The attorney noted that his release date was scheduled for Aug. 1, 2017, and asked that his two-year sentence be reduced by a year, “so that he can be released on August 1, 2016. He will be almost 19 years old by that date.”

So on July 27, 2016, Hilgers set aside the two-year sentence, finding that that it was “not in the best interests of the juvenile offender” and ruling that Hawkins be released from Larned Juvenile Correctional Facility on Aug. 1, 2016, and complete a year of supervision.

The court found that although Hawkins was 18, he was still subject to the Juvenile Justice Code. He would be on conditional release for a year upon being let go from a juvenile correctional facility. Hawkins planned to attend Barton Community College and live on campus, the court said.
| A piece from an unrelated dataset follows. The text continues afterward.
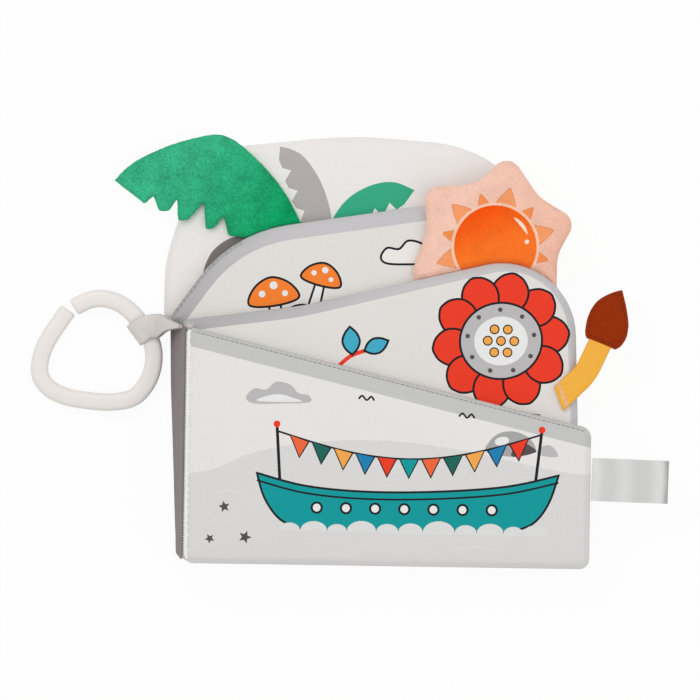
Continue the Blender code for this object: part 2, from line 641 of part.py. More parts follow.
def tail_flap(body, collection):
    """A ribbon strap along an arc, and two felt drops with the strap's end between them."""
    floor = tail_floor()
    right, left = [], []
    for step in range(STRAP_STEPS + 1):
        place, heading = along_strap(step / STRAP_STEPS)
        side = Vector((math.sin(heading), -math.cos(heading))) * STRAP_WIDTH / 2
        if step == 0:
            side.rotate(Matrix.Rotation(-STRAP_FOOT_SLANT, 2))
            side /= math.cos(STRAP_FOOT_SLANT)
        right.append(tuple(place + side))
        left.append(tuple(place - side))
    strap = slab("tail_strap", right + left[::-1], floor, STRAP_THICKNESS, collection, YELLOW_RIBBON)
    hang(strap, body)

    end, _ = along_strap(1.0)
    forward = Vector((math.cos(FELT_TURN), math.sin(FELT_TURN)))
    side = Vector((forward.y, -forward.x)) * FELT_WIDTH / 2
    start = end - forward * FELT_OVERLAP
    drop = [start + forward * FELT_LENGTH * a + side * w for a, w in FELT_HALF_SHARES]
    drop.append(start + forward * FELT_LENGTH)
    drop += [start + forward * FELT_LENGTH * a - side * w for a, w in FELT_HALF_SHARES[::-1]]
    outline = [tuple(point) for point in drop]
    levels = {
        "tail_felt_front": floor + STRAP_THICKNESS + SEAM_GAP,
        "tail_felt_rear": floor - SEAM_GAP - FELT_THICKNESS,
    }
    for name, level in levels.items():
        felt = slab(name, outline, level, FELT_THICKNESS, collection, BROWN_FELT)
        edge = felt.modifiers.new("Edge", "BEVEL")
        edge.width = FELT_EDGE
        edge.segments = 1
        edge.angle_limit = FELT_EDGE_ANGLE
        hang(felt, body)


def satin_label(body, collection):
    """A ribbon folded in half at its outer end, its two ends in the cover's seam."""
    profile = [(0.0, LABEL_ROOT_RADIUS), (LABEL_ROOT_LENGTH, LABEL_FOLD_RADIUS)]
    run = LABEL_LENGTH - LABEL_FOLD_RADIUS - LABEL_THICKNESS
    for step in range(LABEL_FOLD_STEPS + 1):
        turn = math.pi * (0.5 - step / LABEL_FOLD_STEPS)
        profile.append((run + LABEL_FOLD_RADIUS * math.cos(turn), LABEL_FOLD_RADIUS * math.sin(turn)))
    profile += [(LABEL_ROOT_LENGTH, -LABEL_FOLD_RADIUS), (0.0, -LABEL_ROOT_RADIUS)]
    mesh = bmesh.new()
    rows = [[mesh.verts.new((x, y, z)) for x, z in profile] for y in (-LABEL_WIDTH / 2, LABEL_WIDTH / 2)]
    for low, low_next, high, high_next in zip(rows[0], rows[0][1:], rows[1], rows[1][1:]):
        mesh.faces.new((low, high, high_next, low_next))
    place = Vector((PAGE_WIDTH + LABEL_OUT, LABEL_HEIGHT_ON_COVER, leaf_seam(COVER)))
    bmesh.ops.transform(
        mesh, matrix=Matrix.Translation(place) @ Matrix.Rotation(LABEL_TURN, 4, "Z"), verts=mesh.verts
    )
    label = object_from(mesh, "satin_label", collection, WHITE_SATIN)
    return hang(solidify(label, LABEL_THICKNESS, 0.0), body)


def ring_centre():
    return Vector((*RING_CENTRE, WEBBING_THICKNESS + 2 * SEAM_GAP + RING_BAR_HEIGHT / 2))


def plastic_ring(body, collection):
    """An open link: one smooth curve through points by hand, with an oval bar."""
    curve = bpy.data.curves.new("ring_path", "CURVE")
    curve.dimensions = "3D"
    curve.resolution_u = RING_STEPS_PER_POINT
    curve.bevel_depth = RING_BAR_WIDTH / 2
    curve.bevel_resolution = RING_BAR_SIDES
    curve.use_fill_caps = True
    spline = curve.splines.new("NURBS")
    spline.points.add(len(RING_SHARES) - 1)
    for point, (along, across) in zip(spline.points, RING_SHARES):
        point.co = (along * RING_LENGTH, across * RING_BREADTH, 0.0, 1.0)
    spline.order_u = 3
    spline.use_endpoint_u = True
    path = bpy.data.objects.new("ring_path", curve)
    collection.objects.link(path)
    bpy.context.view_layer.update()
    data = bpy.data.meshes.new_from_object(path.evaluated_get(bpy.context.evaluated_depsgraph_get()))
    bpy.data.objects.remove(path, do_unlink=True)
    mesh = bmesh.new()
    mesh.from_mesh(data)
    bpy.data.meshes.remove(data)
    bmesh.ops.remove_doubles(mesh, verts=mesh.verts, dist=WELD_DISTANCE)
    flatten = Matrix.Diagonal((1.0, 1.0, RING_BAR_HEIGHT / RING_BAR_WIDTH, 1.0))
    bmesh.ops.transform(mesh, matrix=Matrix.Translation(ring_centre()) @ flatten, verts=mesh.verts)
    return hang(object_from(mesh, "plastic_ring", collection, RING_PLASTIC), body)


def spine_face(height, plan_height):
    """X of the spine cloth's outer face at a height above the table."""
    foot, head = gutter_edge(BACK, plan_height), gutter_edge(COVER, plan_height)
    share = (height - leaf_seam(BACK)) / (leaf_seam(COVER) - leaf_seam(BACK))
    return foot + (head - foot) * max(share, 0.0) - SPINE_STAND_OFF - SPINE_THICKNESS


def webbing_tack():
    """Where the webbing is sewn down: at the head of the spine, just under the cover's seam."""
    height = leaf_seam(COVER) - WEBBING_TACK_DROP
    return Vector((spine_face(height, WEBBING_HEAD), WEBBING_HEAD, height))


def webbing_rows(tack, bar, rise, rise_shares, off):
    """(place, half width) of one end's rows, from the ring's bar up to the tack."""
    rows = []
    for share, width_share, turn, rise_share in zip(
        WEBBING_CLIMB_SHARES, WEBBING_WIDTH_SHARES, WEBBING_EDGE_TURNS, rise_shares
    ):
        start = Vector((bar.x, bar.y, bar.z + rise))
        end = tack + Vector((-off, 0.0, 0.0))
        place = start.lerp(end, share)
        place.y += WEBBING_BOW * math.sin(math.pi * share)
        place.z = start.z + (end.z - start.z) * rise_share
        half = Vector((math.cos(turn), math.sin(turn), 0.0)) * WEBBING_WIDTH * width_share / 2
        rows.append((place, half))
    return rows


def webbing_loop(body, collection):
    """A ribbon round the ring's bar, whose two ends climb to the spine's head and are drawn together."""
    bar = Vector((*WEBBING_ON_BAR, ring_centre().z))
    tack = webbing_tack()
    out = RING_BAR_WIDTH / 2 + SEAM_GAP + WEBBING_SLACK + WEBBING_THICKNESS / 2
    up = RING_BAR_HEIGHT / 2 + SEAM_GAP + WEBBING_SLACK / 2 + WEBBING_THICKNESS / 2
    inner_off = WEBBING_TACK_OFF + WEBBING_THICKNESS / 2
    outer_off = inner_off + WEBBING_THICKNESS + SEAM_GAP
    outer = webbing_rows(tack, bar, up, WEBBING_OUTER_RISE_SHARES, outer_off)
    inner = webbing_rows(tack, bar, -up, WEBBING_INNER_RISE_SHARES, inner_off)
    heading = Vector((math.cos(WEBBING_BAR_TURN), math.sin(WEBBING_BAR_TURN), 0.0))
    half = outer[0][1]
    bend = []
    for step in range(1, WEBBING_STEPS):
        turn = math.pi / 2 + math.pi * step / WEBBING_STEPS
        bend.append((bar + heading * out * math.cos(turn) + UP * up * math.sin(turn), half))
    mesh = bmesh.new()
    rows = []
    for place, side in outer[::-1] + bend + inner:
        rows.append((mesh.verts.new(place - side), mesh.verts.new(place + side)))
    for (a, b), (c, d) in zip(rows, rows[1:]):
        mesh.faces.new((a, c, d, b))
    webbing = object_from(mesh, "webbing_loop", collection, GREY_WEBBING)
    return hang(solidify(webbing, WEBBING_THICKNESS, 0.0), body)


def gutter_x(upper):
    """X of the hinge between a leaf and the one under it, just outside their heads' flare."""
    share = (COVER - upper + COVER - upper + 1) / (2 * COVER)
    return -share * HEAD_FLARE - GUTTER_CLEARANCE


def main():
    clear_scene()
    book = new_collection("crinkle_cloth_book")
    cutters = new_collection("cutters")

    back_body = pivot("back_leaf", (0.0, 0.0, 0.0), None, book)
    third_body = pivot(
        "third_leaf", (gutter_x(THIRD), 0.0, leaf_floor(THIRD) - GUTTER_CLEARANCE), back_body, book
    )
    second_height = (leaf_floor(SECOND) + leaf_top(SECOND)) / 2 + SEAM_GAP
    second_body = pivot("second_leaf", (gutter_x(SECOND), 0.0, second_height), third_body, book)
    cover_height = (leaf_top(SECOND) + leaf_floor(COVER)) / 2
    cover_body = pivot("cover", (gutter_x(COVER), 0.0, cover_height), second_body, book)

    sun_body = pivot("sun", (*sun_hinge()[0], leaf_top(THIRD) + SEAM_GAP), third_body, book)
    frond_body = pivot("frond", (*frond_hinge()[0], leaf_top(BACK) + SEAM_GAP), back_body, book)
    tail_body = pivot("tail", (*STRAP_FOOT, tail_floor()), second_body, book)
    label_body = pivot(
        "label", (PAGE_WIDTH + LABEL_HINGE_OUT, LABEL_HEIGHT_ON_COVER, leaf_seam(COVER)), cover_body, book
    )
    webbing_body = pivot("webbing", webbing_tack(), back_body, book)
    ring_body = pivot("ring", (*WEBBING_ON_BAR, ring_centre().z), webbing_body, book)

    padded_leaf("back_leaf", BACK, back_outline(), back_body, book)
    padded_leaf("third_leaf", THIRD, third_outline(), third_body, book)
    padded_leaf("second_leaf", SECOND, second_outline(), second_body, book)
    padded_leaf("cover", COVER, cover_outline(), cover_body, book)
    spine_cloth(back_body, book)

    filling_gap = FLAP_CLEARANCE + PLUSH_THICKNESS + SEAM_GAP
    sun_guides = [
        cutter("behind_sun_" + name, behind(sun_hinge(), gap), cutters)
        for name, gap in (("plush", FLAP_CLEARANCE), ("filling", filling_gap), ("foot", SEAM_GAP))
    ]
    frond_guides = [
        cutter("behind_frond_" + name, behind(frond_hinge(), gap), cutters)
        for name, gap in (("plush", FLAP_CLEARANCE), ("filling", filling_gap), ("foot", SEAM_GAP))
    ]
    for guide in cutters.objects:
        guide.location = BOOK_AT

    plush_sun(sun_body, third_body, sun_guides, book)
    palm_frond(frond_body, back_body, frond_guides, book)
    tail_flap(tail_body, book)
    satin_label(label_body, book)
    plastic_ring(ring_body, book)
    webbing_loop(webbing_body, book)


main()
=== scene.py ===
"""Crinkle cloth book, dressed: four padded printed leaves on a cloth spine, a plush sun, a plush palm
frond, a felt-tipped tail, a satin label, and an open plastic ring on a webbing loop.

Sizes are in the book's plan, in millimetres: X runs from the gutter to the fore edge, Y from the foot
to the head and Z up from the table. PLAN_TO_FRAME takes a finished mesh to the frame's metres.
"""

from __future__ import annotations

import logging
import math
import random
from collections.abc import Callable, Iterable, Sequence
from dataclasses import dataclass, field
from enum import Enum

import bmesh
import bpy
import numpy as np
from bmesh.types import BMesh
from bpy.types import Material, Node, NodeSocket, NodeTree, Object
from mathutils import Matrix, Vector, noise
from mathutils.geometry import delaunay_2d_cdt

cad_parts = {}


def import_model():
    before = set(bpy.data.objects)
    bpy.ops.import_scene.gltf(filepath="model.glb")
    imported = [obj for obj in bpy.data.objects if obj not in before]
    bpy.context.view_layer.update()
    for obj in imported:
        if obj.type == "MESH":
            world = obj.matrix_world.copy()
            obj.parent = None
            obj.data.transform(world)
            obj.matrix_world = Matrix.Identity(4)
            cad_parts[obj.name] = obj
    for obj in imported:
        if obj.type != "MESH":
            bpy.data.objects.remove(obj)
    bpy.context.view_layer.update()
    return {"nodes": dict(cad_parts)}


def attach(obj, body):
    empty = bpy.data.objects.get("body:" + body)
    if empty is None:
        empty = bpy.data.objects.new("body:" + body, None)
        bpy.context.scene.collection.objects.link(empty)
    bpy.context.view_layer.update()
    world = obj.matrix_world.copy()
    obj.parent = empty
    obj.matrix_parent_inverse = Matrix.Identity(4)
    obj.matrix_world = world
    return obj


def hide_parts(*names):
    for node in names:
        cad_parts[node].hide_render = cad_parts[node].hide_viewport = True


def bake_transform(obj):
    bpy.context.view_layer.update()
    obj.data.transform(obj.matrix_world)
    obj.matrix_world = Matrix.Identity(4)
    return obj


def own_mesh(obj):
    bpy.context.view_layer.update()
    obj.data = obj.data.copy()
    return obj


log = logging.getLogger("cloth_book")

Point = tuple[float, float]

MM = 0.001
PLAN_SHIFT = Vector((-88.0, -96.0, 0.0))
PLAN_TO_FRAME = Matrix.Scale(MM, 4) @ Matrix.Translation(PLAN_SHIFT)

LEAF_PITCH = 8.8
LEAF_THICKNESS = 7.4
LEAF_SEAM_HEIGHT = 2.9
CROWN_HEIGHT = LEAF_THICKNESS - LEAF_SEAM_HEIGHT
LEAN_AT_HEAD = 7.8
LEAN_AT_FOOT = 2.2
HEAD_HEIGHT = 118.0
SPINE_OFF = 1.2
SEAM_REACH = 0.002
PRESSED_SEAM = 0.4
FLARE_START = 118.4
AT_ONCE = 3000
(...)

Until Aug. 1 – about about a week before the killings – he was required to follow 24 rules for his intensive supervision program. Among the rules: submit to drug testing, not leave Harvey County or Kansas without his supervision officer’s approval, follow any curfew, submit pay stubs to verify employment, pay debts and not break any law.

Finally, in the February 2017 court order, Hilgers ended Hawkins’ custody and probation, saying he had “earned his successful discharge.”